Written by chemist, then lawyer, then writer Shaul Ezer, this is a world premiere of a new Canadian play and I would really like to celebrate it, I really would. But I just can’t.
It falls weirdly, awkwardly between the farces of Italy’s Dario Fo (I Can’t Pay, I Won’t Pay) and Noel Coward’s exposés of the superficiality of high society. But it’s not as funny as Fo – and I don’t find Fo all that funny, for that matter – and it’s not as arch and witty as Coward. It’s set in the present, I think, but it feels a hundred years old. What’s with the antique wheelchair, for example?
And the pity is, I’ve seen all these actors do good work: Kirsten Robek, Juno Ruddell, Lisa Bunting, David Adams and Robert Moloney. But what’s a poor actor to do with a repeated line like, “Love is war by other means”? and a situation so stupid, so unbelievable that you hope somebody pulls the fire alarm so you can leave.
Here’s how it goes: Elise, married for twenty years to André suddenly ups and decides to leave him, saying, “I need a richer life.” He can have the kids (oh joy, two teenagers) and she wants the house plus half his income. She goes to Martha, a matchmaker, looking for a rich man and Martha says she not only needs a rich man she needs a rich old man. While waiting for Mr. Old And Rich, Martha sets up three dates for Elise who scares the heck out of them when she jumps their bones. Eventually, Martha sends Elise to the funeral of the wife of a very rich, very old codger. Elise goes into her teary act and in the next scene she’s rich and married; shortly thereafter she’s widowed and it’s back to the funeral parlour with exactly – word for word – the same pitch.

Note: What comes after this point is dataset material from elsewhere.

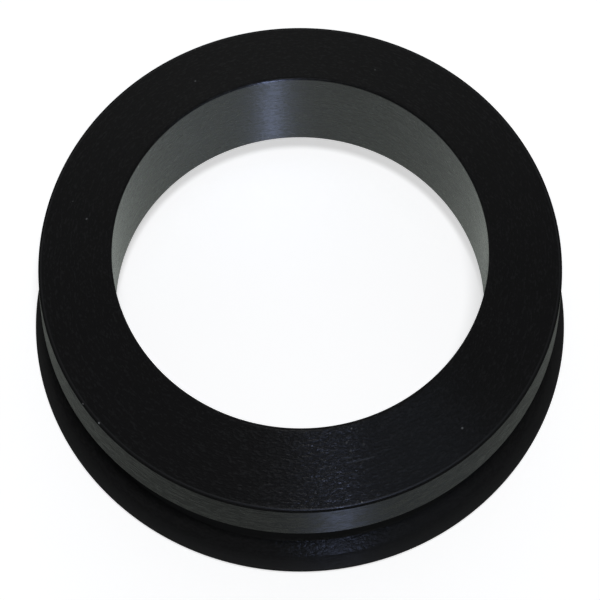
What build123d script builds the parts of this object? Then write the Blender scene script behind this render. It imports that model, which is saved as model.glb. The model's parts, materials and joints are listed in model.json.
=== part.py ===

There’s a strong misogynistic quality to The Matchmaker of Montreal and I don’t like it. Elise (Robek) is far too phony, Martha (Bunting) is far too manipulative and Martha’s assistant Sylvana (Ruddell) is flakey. Whatever spark of romance there’s supposed to be between Martha and David Howard (Adams), the Prime Minister of Canada (yep), is as bright as a spent Halloween firecracker left out in the rain. Moloney does his best – and sometimes it’s not too bad – as André and various others.
Sarah Phillips directs. Christopher David Gauthier’s set looks nicely art nouveau-ish with curvy screens and a lovely cherrywood settee and, as costume designer, he keeps Robek looking swanky in some stunning ensembles. Itai Erdal’s lighting is, of course, lovely.
But, oh, the script.
Overheard after curtain: “Oh, very, very good” and “very funny”.
I just can’t concur.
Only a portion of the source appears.